I’m not saying break up, but go and fill your time with social activities you enjoy without him, have a blast with your friends, let him wonder why you are having such a great time without him. Don’t make plans with him, let him initiate your dates for a while! Trust me, I know packing overnight bags is a pain, so stop & make him come to you. Sometimes men don’t know their feelings until they realize they might lose you.
If he’s the man for you he will become concerned, a little jealous and work so hard to win you over! And if he doesn’t then good riddance! You don’t have time for a man that won’t fight for you, and you will be free to find someone worthy of you.
Post # 15
I think it’s probably pretty normal, especially if he’s being vague about it like another poster mentioned. I’ve always had pretty low self esteem (something I’m working on), so I really understand how you’re feeling.
Post # 16
@Mila_MM: ITA.. I would probably be on the verge of closing the door to this chapter if he kept giving me excuses with no rational basis. Excuses are used to buy time in a man’s mind. And like the PP said, you’re only 23.. you have tons of time to find someone who is actually excited about the prospect of marrying you. They’re out there! LoL.

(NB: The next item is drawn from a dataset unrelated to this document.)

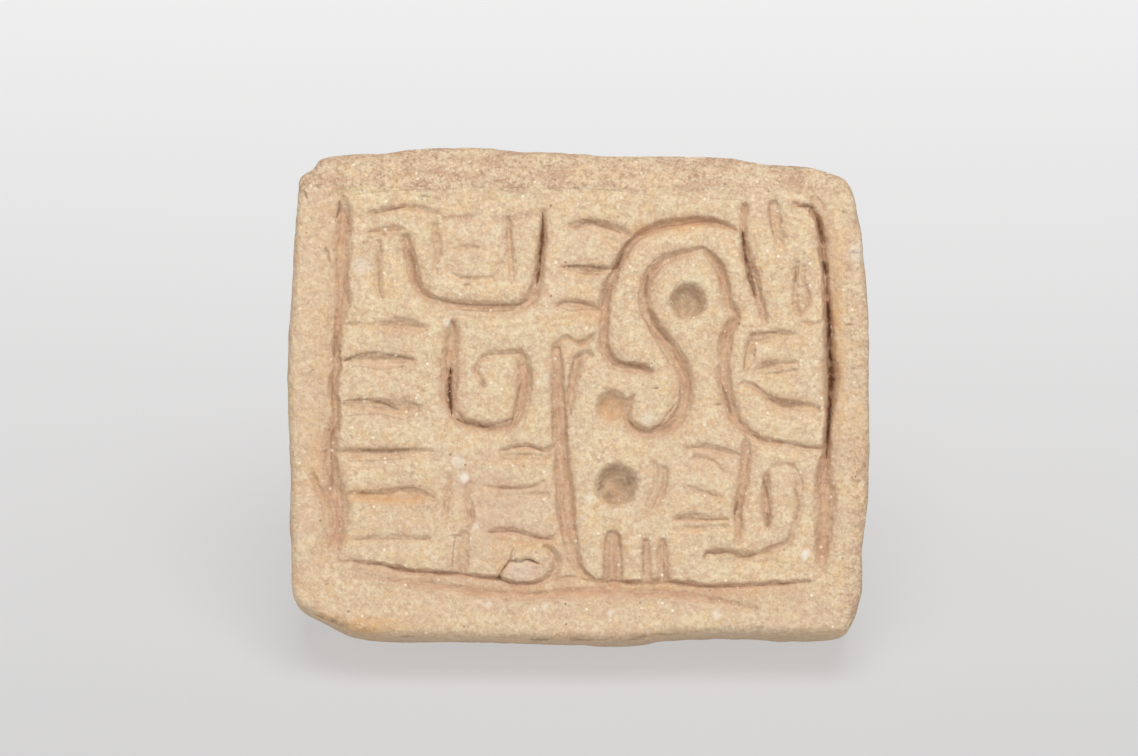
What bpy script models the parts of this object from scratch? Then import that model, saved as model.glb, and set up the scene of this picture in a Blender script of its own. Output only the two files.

I’m not telling you to just up and leave, but if it were me, he would have to start throwing some timelines out there. I don’t believe in waiting for ANYONE endlessly… time is too precious. Don’t waste years waiting for someone to end up empty handed with your youth dwindling away. Tell him that you need to know by what month/year/WHATEVER that he will propose. If he doesn’t meet his OWN deadlines, charge it to the game & move on.
ETA: I almost forgot… he still lets his PARENTS tell him what he can and cannot do? And he’s 29?? This is not a good sign. He needs to cut the cord.. that is not cute at ALL. I’m 27.. and yeah, sometimes I get nervous when telling my mom something I don’t think she’ll approve of.. sometimes I avoid telling her things altogether, LoL. It’s only because I know what I’m going to do regardless of what she says, so sometimes I’d rather just not open that box.